## Problem requirements
In the material below, find all lines with the string "body" and copy them.

○ ○ ○

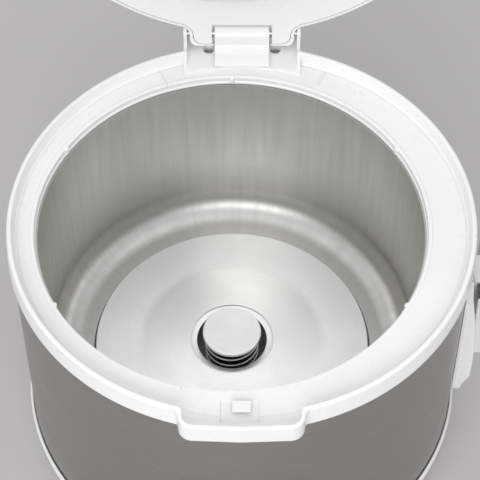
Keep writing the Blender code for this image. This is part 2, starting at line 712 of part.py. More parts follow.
def lid_outer_shell():
    """Domed lid with the rear lugs on the pin, the front tab and the vent well."""
    rim = LID_RIM_Z
    seat = rim + LINING_SHEET + 0.6
    base = rim + LID_STRAIGHT
    outer = dome(LID_R - 0.3, LID_RISE, base)[::-1] + [(LID_R, rim)]
    inner = [(LID_R - LID_EDGE, rim)] + dome(LID_R - LID_EDGE, LID_RISE - LID_WALL, base)
    shell = turned("lid_outer_shell", outer + inner, material=WHITE, frame=LID)
    neck = prism("lid_neck", neck_outline(), "XY", rim, 216, frame=LID)
    lug = [(112, rim), (148.16, rim)] + arc((HINGE_Y, HINGE_Z), LUG_R, -29, 90, 7)
    lug += [(126, 215.5), (112, 215.5)]
    intersect(neck, prism("lid_lugs", lug, "YZ", -60, 60, frame=LID))
    join(shell, neck)
    tab = prism("lid_tab", tab_outline(back=-121), "XY", rim, 240, frame=LID)
    brow = [(-150, 190), (-150, 208), (-143.7, 212), (-138, 216.5), (-128, 219), (-112, 219), (-112, 190)]
    intersect(tab, prism("tab_brow", brow, "YZ", -60, 60, frame=LID))
    join(shell, tab)
    cut(shell, prism("lining_seat", neck_outline(LID_EDGE - GAP), "XY", 190, seat, frame=LID))
    cut(shell, prism("tab_inside", tab_outline(TAB_WALL, -120), "XY", 190, 211, frame=LID))
    cut(shell, post("lining_disc_seat", LID_R - LID_EDGE + GAP, (0, 0), 190, seat))
    cut(shell, box("notch", (-BARREL_HALF - 0.6, NOTCH_Y, 190), (BARREL_HALF + 0.6, 160, 240), frame=LID))
    cut(shell, rod("lug_bore", PIN_R + GAP, (-60, HINGE_Y, HINGE_Z), (60, HINGE_Y, HINGE_Z), frame=LID))
    cut(shell, box("button_window", (-20, -140.6, 200), (20, -124.5, 250), frame=LID))
    outside = VENT_R + 2.6
    inside = VENT_R + 0.6
    well = [(inside, 251), (outside, 251), (outside, 236), (6, 236), (6, 238), (inside, 238)]
    cut(shell, post("vent_opening", VENT_R + 1.6, (0, VENT_Y), 230, 270, SMALL_STEPS))
    join(shell, turned("vent_well", well, at=(0, VENT_Y), frame=LID, steps=SMALL_STEPS))


def lid_lining():
    """Inner cover of the lid, with the round recess for the lift-off plate."""
    rim = LID_RIM_Z
    sheet = rim + LINING_SHEET
    lining = post("lid_lining", LID_R - LID_EDGE, (0, 0), rim, sheet, material=WHITE)
    join(lining, prism("lining_neck", neck_outline(LID_EDGE), "XY", rim, sheet, frame=LID))
    join(lining, prism("lining_tab", tab_outline(TAB_WALL + GAP, -112), "XY", rim, sheet, frame=LID))
    join(lining, post("lining_dish", 116.4, chamber(), rim, LINING_TOP_Z + LINING_SHEET))
    cut(lining, post("plate_recess", 114.2, chamber(), 190, LINING_TOP_Z))
    notch = BARREL_HALF + 1.6
    cut(lining, box("lining_notch", (-notch, NOTCH_Y - 1, 190), (notch, 160, 240), frame=LID))
    for side in (-1, 1):
        near, far = sorted((9.6 * side, 12.4 * side))
        low = (near, HOOK_Y - 2.4, rim + 1)
        high = (far, HOOK_Y + 2.4, HOOK_Z + 2.4)
        join(lining, box(f"hook_post_{side}", low, high, frame=LID))
    left = (-30, HOOK_Y, HOOK_Z)
    right = (30, HOOK_Y, HOOK_Z)
    cut(lining, rod("hook_post_bore", 1.5, left, right, frame=LID, sides=12))
    cut(lining, rod("pin_groove", PIN_R + GAP, (-60, HINGE_Y, HINGE_Z), (60, HINGE_Y, HINGE_Z), frame=LID))
    cut(lining, box("hook_window", (-9, -137.6, 190), (9, -127.6, 240), frame=LID))
    cut(lining, rod("steam_hole", 6.0, (0, VENT_Y, 190), (0, VENT_Y, 240), frame=LID))
    return lining


def inner_lid():
    """Lift-off aluminium plate with its silicone gasket."""
    profile = [(98, 205.6), (102, 203), (110, 203), (110, 202.2), (101.3, 202.2)]
    profile += [(97.5, 204.8), (5.4, 204.8), (5.4, 205.6)]
    plate = turned("inner_lid_plate", profile, chamber(), ALUMINIUM, LID, CHAMBER_STEPS)
    cut(plate, rod("plate_steam_hole", 4.0, (0, VENT_Y, 190), (0, VENT_Y, 240), frame=LID))
    gasket = [(112.5, 203.5), (112.7, 199), (111.4, 196.6), (108.6, 196.6), (107, 199.5)]
    gasket += [(107, 201.9), (110.3, 201.9), (110.3, 203.5)]
    turned("lid_gasket", gasket, chamber(), SILICONE, LID, CHAMBER_STEPS)
    post = [(0, 206.7), (9, 206.7), (9, 205.9), (5.1, 205.9), (5.1, 201), (4, 200), (0, 200)]
    turned("plate_post", post, at=chamber(), material=SILICONE, frame=LID, steps=24)


def steam_vent():
    """Lift-out vent cap with three slots, and the tube to the chamber below it."""
    inside = VENT_R - 1.5
    cap = [(0, 255.4), (16.5, 255.4), (19.2, 254.4), (VENT_R, 252.4), (VENT_R, 243)]
    cap += [(inside, 243), (inside, 252.6), (0, 252.6)]
    vent = turned("steam_vent_cap", cap, at=(0, VENT_Y), material=WHITE, frame=LID, steps=SMALL_STEPS)
    for index in range(3):
        x = 6 * (index - 1)
        low = (x - 1.2, VENT_Y - 8, 240)
        high = (x + 1.2, VENT_Y + 8, 260)
        cut(vent, box(f"steam_slot_{index}", low, high, frame=LID))
    tube = [(8, 235.7), (8, 209.3), (6, 209.3), (6, 235.7)]
    turned("vent_tube", tube, at=(0, VENT_Y), material=SILICONE, frame=LID, steps=SMALL_STEPS)


def latch():
    """Front push button and the hook that it swings clear of the keeper."""
    button = [(-140.2, 206.5), (-140.2, 213.5), (-137.5, 218.4)]
    button += [(-131, 221.5), (-125.1, 222.2), (-125.1, 206.5)]
    body = prism("latch_button", button, "YZ", -19.5, 19.5, GREY_PLASTIC, LID)
    inside = [(-138.2, 200), (-138.2, 212.8), (-136.4, 216.2)]
    inside += [(-130.5, 219.2), (-127.1, 219.8), (-127.1, 200)]
    cut(body, prism("button_inside", inside, "YZ", -17.5, 17.5, frame=LID))
    back = HOOK_Y + 1.5
    front = HOOK_Y - 1.5
    hook = [(front, 192.6), (HOOK_Y + 3.3, 192.6), (HOOK_Y + 3.3, 194.2)]
    hook += [(back, 194.2), (back, HOOK_Z), (front, HOOK_Z)]
    claw = prism("latch_hook", hook, "YZ", -8, 8, STEEL, LID)
    join(claw, rod("hook_hub", 2.6, (-8, HOOK_Y, HOOK_Z), (8, HOOK_Y, HOOK_Z), frame=LID))
    cut(claw, rod("hook_bore", 1.5, (-30, HOOK_Y, HOOK_Z), (30, HOOK_Y, HOOK_Z), frame=LID))
    rod("hook_pin", 1.2, (-14, HOOK_Y, HOOK_Z), (14, HOOK_Y, HOOK_Z), STEEL, LID, sides=12)


def build():
    base_housing()
    rubber_feet()
    outer_shell()
    collar()
    latch_keeper()
    side_bracket()
    paddle_holder()
    front_panel()
    power_inlet()
    inner_liner()
    heating_plate()
    heat_shield(heating_element())
    sensor()
    magnet_lift()
    warmer_band()
    thermal_fuse()
    support_legs()
    cook_lever()
    micro_switch()
    hinge()
    lid_outer_shell()
    lid_lining()
    inner_lid()
    steam_vent()
    latch()


clear_scene()
PARTS = new_collection("rice_cooker")
CUTTERS = new_collection("cutters")
WHITE = make_material("white_plastic", (0.91, 0.91, 0.89), 0.3)
GREY_PLASTIC = make_material("grey_plastic", (0.62, 0.63, 0.63), 0.35)
BLACK_PLASTIC = make_material("black_plastic", (0.03, 0.03, 0.03), 0.45)
IVORY = make_material("ivory_plastic", (0.8, 0.76, 0.66), 0.4)
CLEAR_PLASTIC = make_material("clear_plastic", (0.8, 0.86, 0.86), 0.25)
BLACK_RUBBER = make_material("black_rubber", (0.04, 0.04, 0.04), 0.8)
SILICONE = make_material("silicone", (0.82, 0.83, 0.82), 0.5)
STEEL = make_material("brushed_steel", (0.5, 0.49, 0.47), 0.35, 1.0)
SATIN_STEEL = make_material("satin_steel", (0.55, 0.55, 0.54), 0.4, 1.0)
DARK_STEEL = make_material("dark_steel", (0.18, 0.18, 0.18), 0.5, 1.0)
SPRING_STEEL = make_material("spring_steel", (0.7, 0.7, 0.68), 0.2, 1.0)
ALUMINIUM = make_material("aluminium", (0.8, 0.8, 0.79), 0.3, 1.0)
CAP_METAL = make_material("sensor_metal", (0.84, 0.84, 0.82), 0.35, 1.0)
BRASS = make_material("brass", (0.72, 0.55, 0.27), 0.3, 1.0)
RED = make_material("red_plastic", (0.6, 0.05, 0.03), 0.3)
AMBER = make_material("amber_plastic", (0.8, 0.42, 0.05), 0.3)
LID = add_frame("lid_hinge", (0, HINGE_Y, HINGE_Z), LID_OPEN_DEG)
SWITCH = add_frame("lever_pivot", (0, LEVER_Y, LEVER_Z))
build()
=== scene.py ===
"""Looks of a rice cooker with its lid standing open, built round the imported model.

Lengths are in millimetres in the shape functions and are scaled on the way into the mesh.
Pieces of the lid are drawn with the lid shut, then turned with it about the hinge pin.
"""

import json
import math

import bmesh
import bpy
from mathutils import Matrix, Vector


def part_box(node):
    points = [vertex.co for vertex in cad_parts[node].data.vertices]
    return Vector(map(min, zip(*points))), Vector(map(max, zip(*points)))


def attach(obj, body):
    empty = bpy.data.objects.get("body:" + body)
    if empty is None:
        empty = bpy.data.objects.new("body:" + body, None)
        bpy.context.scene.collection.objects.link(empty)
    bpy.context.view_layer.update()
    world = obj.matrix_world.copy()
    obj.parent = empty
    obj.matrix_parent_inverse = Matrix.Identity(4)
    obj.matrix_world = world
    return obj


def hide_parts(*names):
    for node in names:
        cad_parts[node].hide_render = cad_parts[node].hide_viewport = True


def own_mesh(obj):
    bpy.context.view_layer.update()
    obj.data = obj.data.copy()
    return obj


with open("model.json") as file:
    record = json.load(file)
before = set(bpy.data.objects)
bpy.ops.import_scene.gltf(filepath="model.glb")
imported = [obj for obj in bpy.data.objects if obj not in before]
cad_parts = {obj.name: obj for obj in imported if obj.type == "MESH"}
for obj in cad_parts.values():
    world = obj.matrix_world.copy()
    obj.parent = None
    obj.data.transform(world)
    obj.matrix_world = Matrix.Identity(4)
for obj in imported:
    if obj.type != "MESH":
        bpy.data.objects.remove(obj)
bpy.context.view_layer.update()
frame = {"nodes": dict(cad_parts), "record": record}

MM = 0.001
RING = 240
SMALL_RING = 96
ABOVE_COLLAR = 230
BELOW_LID = 190
ABOVE_LID = 240

# Casing
COLLAR_R = 136.0
CREST_INNER_R = 132.5
CREST_Z = 200.0
BAND_Z = 192.5
SKIRT_Z = 186.4
SHELL_R = 134.8
SHELL_TOP_Z = 189.6
SHELL_BOTTOM_Z = 30.3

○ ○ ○

## Reply to the task
    body = prism("latch_button", button, "YZ", -19.5, 19.5, GREY_PLASTIC, LID)
    cut(body, prism("button_inside", inside, "YZ", -17.5, 17.5, frame=LID))
def attach(obj, body):
    empty = bpy.data.objects.get("body:" + body)
        empty = bpy.data.objects.new("body:" + body, None)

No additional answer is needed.